Carbon Isotope Separation and Molecular Formation in Laser-Induced Plasmas by Laser Ablation Molecular Isotopic Spectrometry

Laser ablation molecular isotopic spectrometry (LAMIS) recently was reported for rapid isotopic analysis by measuring molecular emission from laser-induced plasmas at atmospheric pressure. This research utilized the LAMIS approach to study C₂ molecular formation from laser ablation of carbon isotopic samples in a neon gas environment at 0.1 MPa. The isotopic shift for the Swan system of the C₂ Δν = 1 band was chosen for carbon isotope analysis.
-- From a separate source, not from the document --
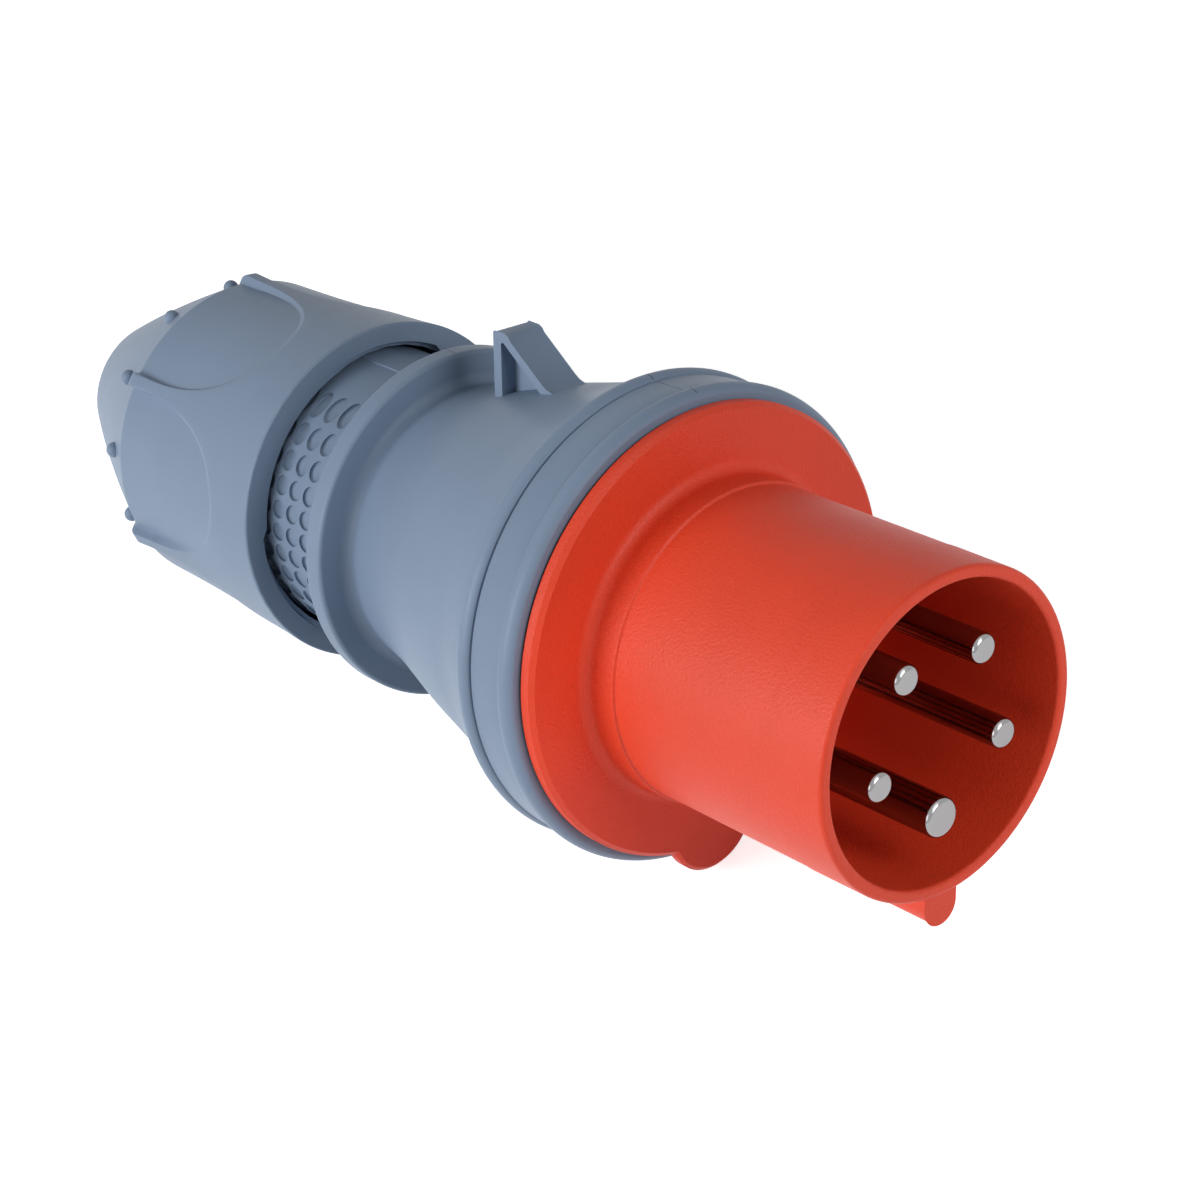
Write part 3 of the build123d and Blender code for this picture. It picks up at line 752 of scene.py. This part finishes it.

Temporal and spatial resolved measurements of ¹²C₂, ¹²C¹³C, and ¹³C₂ show that C₂ forms from recombination reactions in the plasma. A theoretical simulation was used to determine the temperature from the molecular bands and to extract the isotopic ratio of ¹²C/¹³C derived from ¹²C₂, ¹²C¹³C, and ¹³C₂. Our data show that the ratio of ¹²C/¹³C varies with time after the laser pulse and with distance above the sample. ¹²C/¹³C deviates from the nominal ratio (2:1) at early times and closest to the sample surface. These measurements provide understanding of the chemical processes in the laser plasma and analytical improvement using LAMIS.